CAD and scene scripts
────────────────────

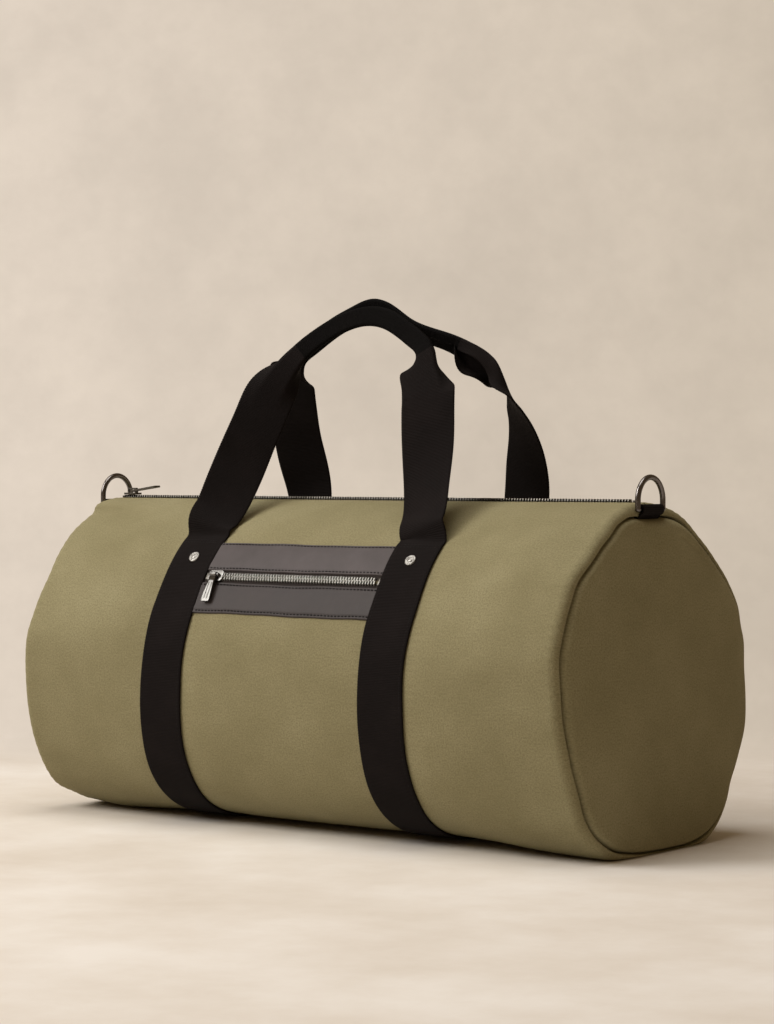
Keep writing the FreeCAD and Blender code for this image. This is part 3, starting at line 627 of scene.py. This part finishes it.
def web_section(half, thick, fold, s, asym=0.0):
    """cross-section loop (lateral, depth) in mm; depth + is the face side. fold 0 flat, 1 both edges turned behind"""
    u = ACROSS * half
    uf = 9.3
    fp, fn = min(max(fold - asym, 0.0), 1.0), min(max(fold + asym, 0.0), 1.0)      # the two edges need not open together
    if max(fp, fn) > 1e-3:
        uu = np.linspace(-half, half, 161)
        th = np.where(uu > 0, fp, fn) * math.pi * (lambda t: t * t * (3 - 2 * t))(np.clip((np.abs(uu) - (uf - 1.9)) / 3.8, 0, 1))
        du = uu[1] - uu[0]
        lat = np.zeros_like(uu)
        dep = np.zeros_like(uu)
        mid = 80
        for i in range(mid + 1, 161):
            lat[i] = lat[i - 1] + math.cos(th[i]) * du
            dep[i] = dep[i - 1] - math.sin(th[i]) * du
        for i in range(mid - 1, -1, -1):
            lat[i] = lat[i + 1] - math.cos(th[i]) * du
            dep[i] = dep[i + 1] - math.sin(th[i]) * du
        # sample so that the folded bend gets enough points
        w = np.interp(u, uu, lat)
        d = np.interp(u, uu, dep)
        t = np.gradient(np.stack([lat, dep], -1), axis=0)
        t /= np.linalg.norm(t, axis=1)[:, None]
        nx, nd = np.interp(u, uu, -t[:, 1]), np.interp(u, uu, t[:, 0])
        L = np.stack([w * (1 - 0.21 * np.where(u > 0, fp, fn)), d + 0.6 * (fp + fn)], -1)
        N = np.stack([nx, nd], -1)
        N /= np.linalg.norm(N, axis=1)[:, None]
    else:
        L = np.stack([u, np.zeros_like(u)], -1)
        N = np.tile([0.0, 1.0], (len(u), 1))
    h = thick / 2 * (1 - np.clip((np.abs(ACROSS) - 0.955) / 0.045, 0, 1) ** 2 * 0.55)
    front, back = L + N * h[:, None], L - N * h[:, None]
    return np.vstack([front, back[::-1]])          # 2 x len(ACROSS) loop


ACROSS = np.concatenate([[-1, -0.985, -0.955], np.linspace(-0.9, 0.9, 31), [0.955, 0.985, 1]])
U_LOOP = np.concatenate([ACROSS * 20, ACROSS[::-1] * 20 + 60])


def web_tube(path, W, Nn, folds, s0, half=20.0, thick=1.75, asym=None):
    """path (n,3) mid line, W width dirs, Nn face dirs"""
    s = arc_len(path) + s0
    rings = []
    for i in range(len(path)):
        hw = half - serr(s[i]) + (0.25 * math.sin(s[i] * 0.043) + 0.18 * math.sin(s[i] * 0.101 + 1.3))
        cs = web_section(hw, thick, folds[i], s[i], 0.0 if asym is None else asym[i])
        rings.append(path[i] + cs[:, :1] * W[i] + cs[:, 1:] * Nn[i])
    C = np.stack(rings)
    v, F = tube_mesh(C, None)
    uv = np.stack(np.meshgrid(s, U_LOOP, indexing="ij")[::-1], -1).reshape(-1, 2)
    return v, F, uv, s


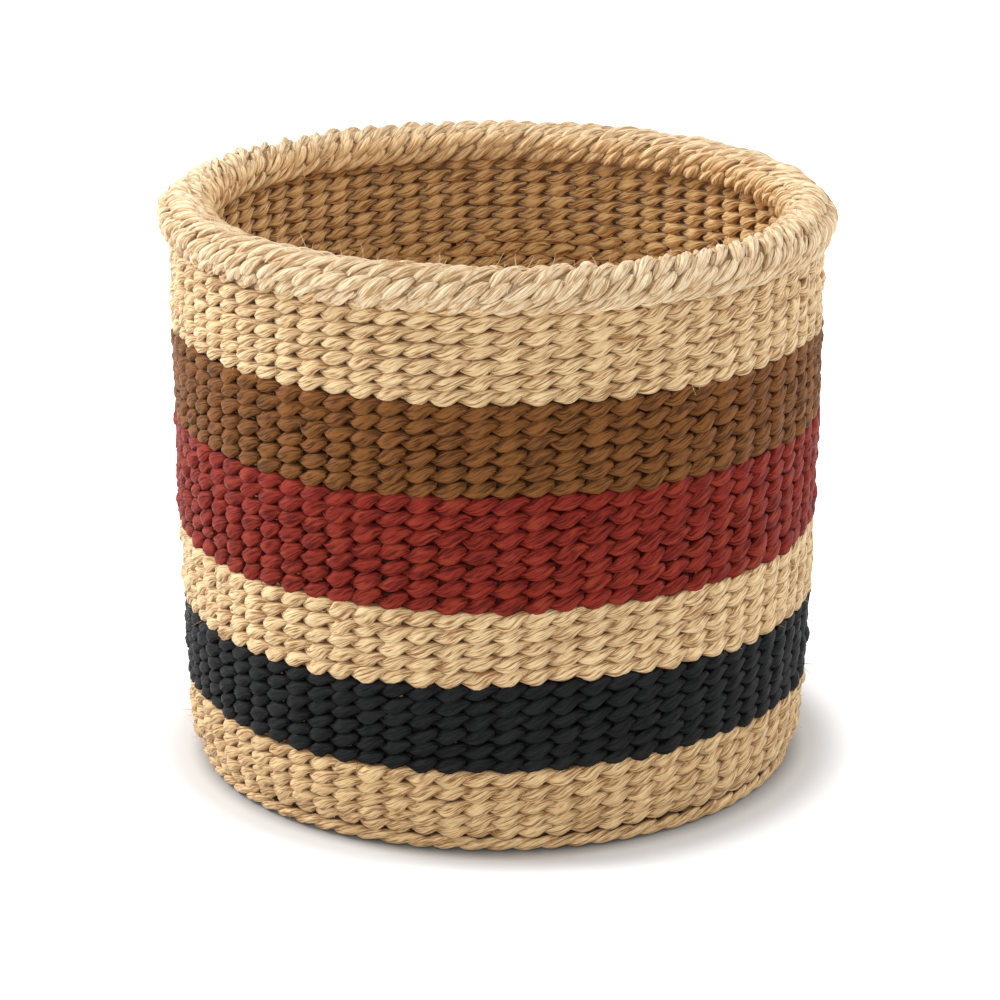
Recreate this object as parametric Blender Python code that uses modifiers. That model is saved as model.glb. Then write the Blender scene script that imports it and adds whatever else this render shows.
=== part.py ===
"""Kiondo basket of twined sisal, built from the centre of the base outwards.

Upright cords (warps) start as a cross under the base, more are folded in as the base widens, and all
of them turn up into the wall. Pairs of weft strands are twined round them in bands of natural, brown,
red and black sisal, and the warp ends finish in a thick bound rim. Metres, +Z up, origin on the floor
under the centre of the base.
"""

import math

import bmesh
import bpy
from mathutils import Matrix, Vector

MM = 0.001

# Wall of the basket
BELLY_RADIUS = 122.0 * MM
BELLY_HEIGHT = 173.0 * MM
FOOT_OUTER_RADIUS = 117.4 * MM
WALL_THICKNESS = 8.4 * MM

# Heights of the coloured bands of weft, from the foot up
FOOT_BAND_HEIGHT = 29.1 * MM
BLACK_BAND_HEIGHT = 31.5 * MM
MIDDLE_BAND_HEIGHT = 29.5 * MM
RED_BAND_HEIGHT = 41.3 * MM
BROWN_BAND_HEIGHT = 34.0 * MM
TOP_BAND_HEIGHT = 32.0 * MM

# Base
BASE_THICKNESS = 8.0 * MM
START_WEFT_INNER_RADIUS = 12.4 * MM
FIRST_ADDING_RADIUS = 31.0 * MM
SECOND_ADDING_RADIUS = 60.0 * MM
CORNER_WEFT_WIDTH = 11.3 * MM

# Heavier cord twined round the edge of the base
FOOT_CORD_DIAMETER = 5.6 * MM
FOOT_CORD_INSET = 1.2 * MM

# Upright cords, flat bundles of sisal fibre
WARP_WIDTH = 3.2 * MM
WARP_THICKNESS = 2.6 * MM
CROSS_REACH = 11.0 * MM
CROSS_SETTLE_RADIUS = 17.0 * MM
FOLD_SETBACK = 3.6 * MM
FOLD_DEPTH = 3.0 * MM
CORNER_COVER_OUTSIDE = 1.0 * MM
CORNER_COVER_INSIDE = 2.0 * MM

# Rim: a roll of turned-down warp ends inside a braided binding
RIM_WIDTH = 19.4 * MM
RIM_HEIGHT = 15.6 * MM
RIM_OVERHANG = 3.2 * MM
RIM_CORE_WIDTH = 8.6 * MM
RIM_CORE_HEIGHT = 5.4 * MM

# Fits
GAP = 0.3 * MM
CUTTER_OVERRUN = 2.0 * MM

# Counts: each start warp gives two legs, and each leg ends as four warps side by side in the wall
START_WARPS = 9
CROSS_LOWER_WARPS = 5
START_LEGS = 2 * START_WARPS
WALL_WARPS = 4 * START_LEGS
RING_STEPS = WALL_WARPS // 2
RIM_STEPS = 48
FOOT_CORD_SIDES = 8
RIM_ARC_POINTS = 11

# Colours of the sisal, as screen values from 0 to 255
NATURAL = (222, 190, 145)
BROWN = (106, 68, 40)
RED = (132, 46, 40)
BLACK = (40, 40, 42)
SISAL_ROUGHNESS = 0.75

LEG_STEP_DEGREES = 360 / START_LEGS
WARP_STEP_DEGREES = 360 / WALL_WARPS

NOTCH_HEIGHT = FOOT_CORD_DIAMETER + GAP
FOOT_CORD_RADIUS = FOOT_OUTER_RADIUS - FOOT_CORD_INSET - FOOT_CORD_DIAMETER / 2
NOTCH_RADIUS = FOOT_CORD_RADIUS - FOOT_CORD_DIAMETER / 2 - GAP
BASE_WEFT_OUTER_RADIUS = NOTCH_RADIUS - CORNER_WEFT_WIDTH
WARP_LEVEL = BASE_THICKNESS / 2
MERGE_DISTANCE = GAP / 10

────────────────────

→ **EXERCISE BRIEF**:
Write down all the entries again without a single difference.

→ **SOLUTION**:
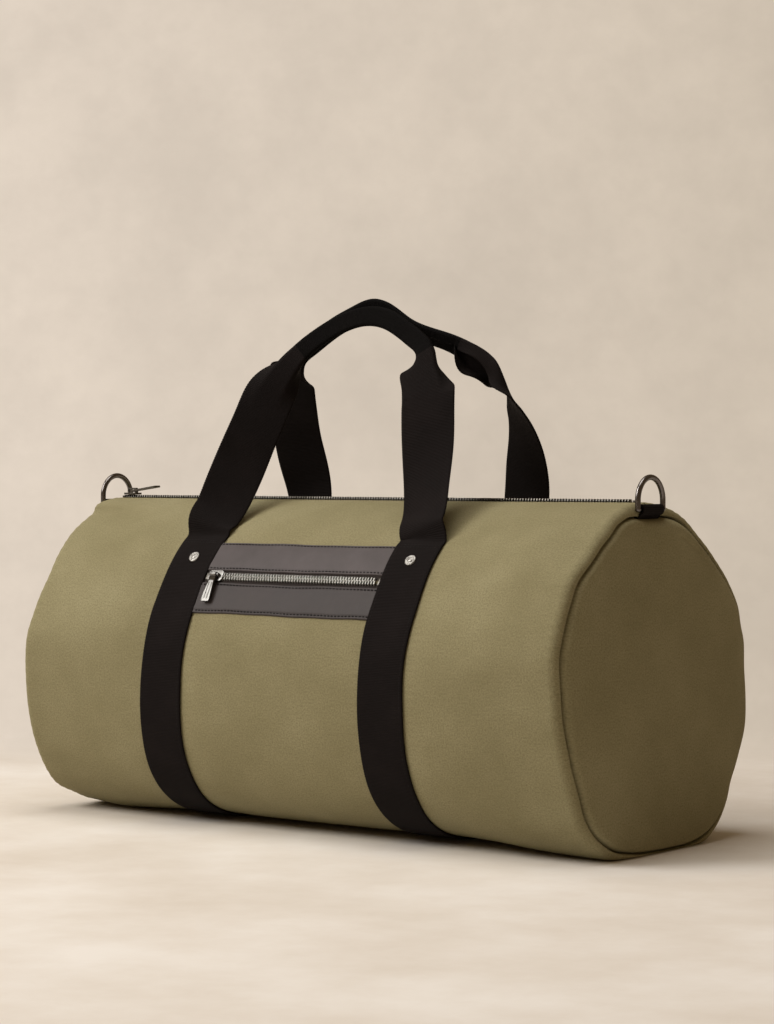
Keep writing the FreeCAD and Blender code for this image. This is part 3, starting at line 627 of scene.py. This part finishes it.
def web_section(half, thick, fold, s, asym=0.0):
    """cross-section loop (lateral, depth) in mm; depth + is the face side. fold 0 flat, 1 both edges turned behind"""
    u = ACROSS * half
    uf = 9.3
    fp, fn = min(max(fold - asym, 0.0), 1.0), min(max(fold + asym, 0.0), 1.0)      # the two edges need not open together
    if max(fp, fn) > 1e-3:
        uu = np.linspace(-half, half, 161)
        th = np.where(uu > 0, fp, fn) * math.pi * (lambda t: t * t * (3 - 2 * t))(np.clip((np.abs(uu) - (uf - 1.9)) / 3.8, 0, 1))
        du = uu[1] - uu[0]
        lat = np.zeros_like(uu)
        dep = np.zeros_like(uu)
        mid = 80
        for i in range(mid + 1, 161):
            lat[i] = lat[i - 1] + math.cos(th[i]) * du
            dep[i] = dep[i - 1] - math.sin(th[i]) * du
        for i in range(mid - 1, -1, -1):
            lat[i] = lat[i + 1] - math.cos(th[i]) * du
            dep[i] = dep[i + 1] - math.sin(th[i]) * du
        # sample so that the folded bend gets enough points
        w = np.interp(u, uu, lat)
        d = np.interp(u, uu, dep)
        t = np.gradient(np.stack([lat, dep], -1), axis=0)
        t /= np.linalg.norm(t, axis=1)[:, None]
        nx, nd = np.interp(u, uu, -t[:, 1]), np.interp(u, uu, t[:, 0])
        L = np.stack([w * (1 - 0.21 * np.where(u > 0, fp, fn)), d + 0.6 * (fp + fn)], -1)
        N = np.stack([nx, nd], -1)
        N /= np.linalg.norm(N, axis=1)[:, None]
    else:
        L = np.stack([u, np.zeros_like(u)], -1)
        N = np.tile([0.0, 1.0], (len(u), 1))
    h = thick / 2 * (1 - np.clip((np.abs(ACROSS) - 0.955) / 0.045, 0, 1) ** 2 * 0.55)
    front, back = L + N * h[:, None], L - N * h[:, None]
    return np.vstack([front, back[::-1]])          # 2 x len(ACROSS) loop


ACROSS = np.concatenate([[-1, -0.985, -0.955], np.linspace(-0.9, 0.9, 31), [0.955, 0.985, 1]])
U_LOOP = np.concatenate([ACROSS * 20, ACROSS[::-1] * 20 + 60])


def web_tube(path, W, Nn, folds, s0, half=20.0, thick=1.75, asym=None):
    """path (n,3) mid line, W width dirs, Nn face dirs"""
    s = arc_len(path) + s0
    rings = []
    for i in range(len(path)):
        hw = half - serr(s[i]) + (0.25 * math.sin(s[i] * 0.043) + 0.18 * math.sin(s[i] * 0.101 + 1.3))
        cs = web_section(hw, thick, folds[i], s[i], 0.0 if asym is None else asym[i])
        rings.append(path[i] + cs[:, :1] * W[i] + cs[:, 1:] * Nn[i])
    C = np.stack(rings)
    v, F = tube_mesh(C, None)
    uv = np.stack(np.meshgrid(s, U_LOOP, indexing="ij")[::-1], -1).reshape(-1, 2)
    return v, F, uv, s


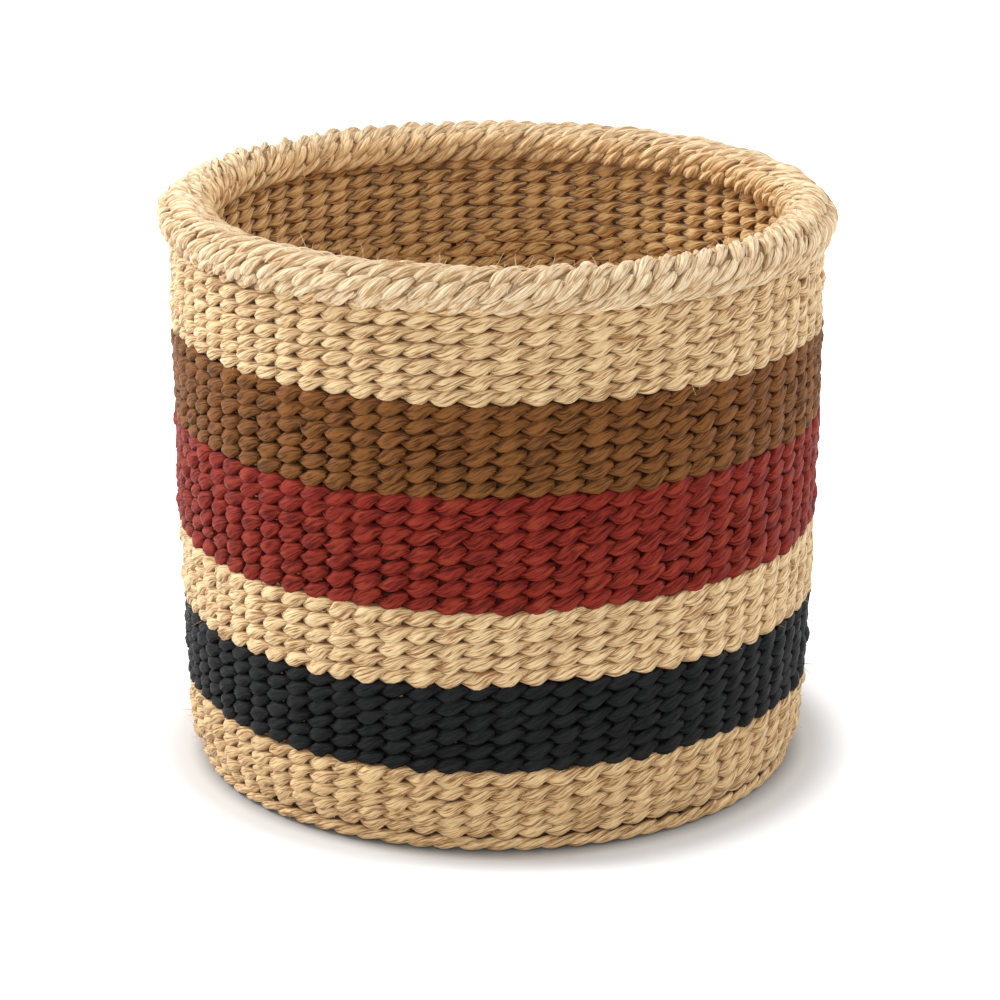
Recreate this object as parametric Blender Python code that uses modifiers. That model is saved as model.glb. Then write the Blender scene script that imports it and adds whatever else this render shows.
=== part.py ===
"""Kiondo basket of twined sisal, built from the centre of the base outwards.

Upright cords (warps) start as a cross under the base, more are folded in as the base widens, and all
of them turn up into the wall. Pairs of weft strands are twined round them in bands of natural, brown,
red and black sisal, and the warp ends finish in a thick bound rim. Metres, +Z up, origin on the floor
under the centre of the base.
"""

import math

import bmesh
import bpy
from mathutils import Matrix, Vector

MM = 0.001

# Wall of the basket
BELLY_RADIUS = 122.0 * MM
BELLY_HEIGHT = 173.0 * MM
FOOT_OUTER_RADIUS = 117.4 * MM
WALL_THICKNESS = 8.4 * MM

# Heights of the coloured bands of weft, from the foot up
FOOT_BAND_HEIGHT = 29.1 * MM
BLACK_BAND_HEIGHT = 31.5 * MM
MIDDLE_BAND_HEIGHT = 29.5 * MM
RED_BAND_HEIGHT = 41.3 * MM
BROWN_BAND_HEIGHT = 34.0 * MM
TOP_BAND_HEIGHT = 32.0 * MM

# Base
BASE_THICKNESS = 8.0 * MM
START_WEFT_INNER_RADIUS = 12.4 * MM
FIRST_ADDING_RADIUS = 31.0 * MM
SECOND_ADDING_RADIUS = 60.0 * MM
CORNER_WEFT_WIDTH = 11.3 * MM

# Heavier cord twined round the edge of the base
FOOT_CORD_DIAMETER = 5.6 * MM
FOOT_CORD_INSET = 1.2 * MM

# Upright cords, flat bundles of sisal fibre
WARP_WIDTH = 3.2 * MM
WARP_THICKNESS = 2.6 * MM
CROSS_REACH = 11.0 * MM
CROSS_SETTLE_RADIUS = 17.0 * MM
FOLD_SETBACK = 3.6 * MM
FOLD_DEPTH = 3.0 * MM
CORNER_COVER_OUTSIDE = 1.0 * MM
CORNER_COVER_INSIDE = 2.0 * MM

# Rim: a roll of turned-down warp ends inside a braided binding
RIM_WIDTH = 19.4 * MM
RIM_HEIGHT = 15.6 * MM
RIM_OVERHANG = 3.2 * MM
RIM_CORE_WIDTH = 8.6 * MM
RIM_CORE_HEIGHT = 5.4 * MM

# Fits
GAP = 0.3 * MM
CUTTER_OVERRUN = 2.0 * MM

# Counts: each start warp gives two legs, and each leg ends as four warps side by side in the wall
START_WARPS = 9
CROSS_LOWER_WARPS = 5
START_LEGS = 2 * START_WARPS
WALL_WARPS = 4 * START_LEGS
RING_STEPS = WALL_WARPS // 2
RIM_STEPS = 48
FOOT_CORD_SIDES = 8
RIM_ARC_POINTS = 11

# Colours of the sisal, as screen values from 0 to 255
NATURAL = (222, 190, 145)
BROWN = (106, 68, 40)
RED = (132, 46, 40)
BLACK = (40, 40, 42)
SISAL_ROUGHNESS = 0.75

LEG_STEP_DEGREES = 360 / START_LEGS
WARP_STEP_DEGREES = 360 / WALL_WARPS

NOTCH_HEIGHT = FOOT_CORD_DIAMETER + GAP
FOOT_CORD_RADIUS = FOOT_OUTER_RADIUS - FOOT_CORD_INSET - FOOT_CORD_DIAMETER / 2
NOTCH_RADIUS = FOOT_CORD_RADIUS - FOOT_CORD_DIAMETER / 2 - GAP
BASE_WEFT_OUTER_RADIUS = NOTCH_RADIUS - CORNER_WEFT_WIDTH
WARP_LEVEL = BASE_THICKNESS / 2
MERGE_DISTANCE = GAP / 10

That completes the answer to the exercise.